The cruel irony? Often these changes happen because of the marriage itself. The very security and routine that stabilizes a long relationship can also calcify personalities into shapes neither partner intended.
3) Resentment becomes the third partner
After decades together, you accumulate an archive of small wounds. The vacation they ruined with their mood. The career opportunity you passed up for their job. The thousand times you bit your tongue to keep the peace.
These grievances don’t fade; they compound like interest. What seemed like minor compromises in year five become major resentments by year twenty. You find yourself bringing up something from 2003 during an argument about grocery shopping.
I learned that being the reasonable one, always smoothing things over, created its own form of poison. Every time I chose harmony over honesty, I added another brick to a wall of resentment I didn’t even know I was building.
4) You lose the ability to see each other clearly
Familiarity doesn’t just breed contempt; it breeds blindness. You stop seeing your partner as they are and see instead your accumulated assumptions about them. Every conversation gets filtered through decades of precedent.
When my wife started taking art classes after retirement, I initially dismissed it as another hobby she’d abandon. Why? Because fifteen years ago she quit photography. I couldn’t see her current enthusiasm through the fog of old patterns.
This blindness works both ways. Your partner stops seeing your growth, your efforts to change, your attempts to be different. You become frozen in each other’s perceptions, typecast in roles written decades ago.
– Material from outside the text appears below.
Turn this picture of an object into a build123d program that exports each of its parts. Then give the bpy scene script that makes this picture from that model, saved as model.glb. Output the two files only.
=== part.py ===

5) Physical intimacy becomes a negotiation
Nobody tells you that desire operates on different timelines, and those timelines diverge more dramatically with age. What was once spontaneous becomes scheduled. What was once mutual becomes alternating accommodation.
The rejection sensitivity grows on both sides. The person wanting more feels unwanted. The person wanting less feels pressured. You develop elaborate dances around the subject, indirect communications that avoid direct rejection but create their own form of distance.
The conversation about this mismatch becomes almost impossible to have without someone feeling criticized or inadequate. So you don’t have it, and the gap widens.
6) Financial fusion creates invisible chains
Three decades of merged finances creates a dependency that transcends money. It’s not just about shared accounts; it’s about accumulated financial decisions that lock you into patterns. The house you bought together.
The retirement plans based on dual incomes. The investments you can’t untangle without massive loss.
You realize that staying together sometimes becomes more about financial pragmatism than emotional connection. The cost of separation, not just monetary but the complete restructuring of your entire life, becomes its own prison.
This creates a terrible dynamic where financial security and emotional fulfillment become opposing forces. You wonder if you’re staying for love or logistics.
7) You become each other’s keepers
Long marriage creates an exhausting vigilance. You monitor each other’s moods, health, habits. You become responsible for their happiness in ways that drain your own reserves.
When my wife goes quiet, I immediately inventory my recent actions. Did I say something wrong? Forget something important? This hypervigilance, born from caring, becomes a burden. You lose the ability to let them have a bad day without taking it personally or trying to fix it.
The weight of being someone’s primary emotional support for decades is rarely discussed. The pressure to be their entertainment, their comfort, their motivation, their reason to get up in the morning—it’s unsustainable, yet it becomes expected.
8) Separate growth feels like betrayal
When one person changes significantly: develops new interests, makes new friends, discovers different values—it can feel like abandonment to the other. Personal growth becomes threatening to the marriage’s stability.
I experienced this during retirement when I began writing and diving into psychology. My wife saw my new interests as rejection of our shared life. Her interpretation wasn’t wrong; growth often requires distance. But that distance, necessary for individual development, can feel like betrayal in a long marriage.
9) You can’t remember why you chose this
The most unsettling reality? Sometimes you genuinely cannot recall what drew you to this person. The qualities that once seemed essential now seem irrelevant. The future you planned together either happened already or clearly never will.
You look across the breakfast table and wonder who this person is and why you’re sharing your life with them. Not in anger or disappointment, but in genuine bewilderment.
The origin story of your love becomes mythology, something you know happened but can’t quite believe.
Closing thoughts
Writing this feels like confession, but I suspect these realities resonate with more long-married couples than would admit it publicly. We maintain pleasant facades at social gatherings, speaking in code about “working through challenges” or “growing together.”
The truth is messier. Long marriages survive not because these realities don’t exist, but because couples find ways to live with them. Some pairs negotiate détente. Others discover renewal through crisis. Many simply choose the discomfort they know over the uncertainty of starting over.
My wife and I are still married. We’ve faced several of these realities, some we’ve overcome, others we’ve learned to navigate around like furniture in a dark room. The marriage that exists now bears little resemblance to what we imagined at our wedding, but perhaps that’s the point.
The practical truth I’ve learned? Long marriages require regular renegotiation of the basic contract. Not dramatic confrontations, but honest acknowledgment that the people who made the original agreement no longer exist.
The question isn’t whether you can recapture what you had, but whether you can create something sustainable with who you’ve both become.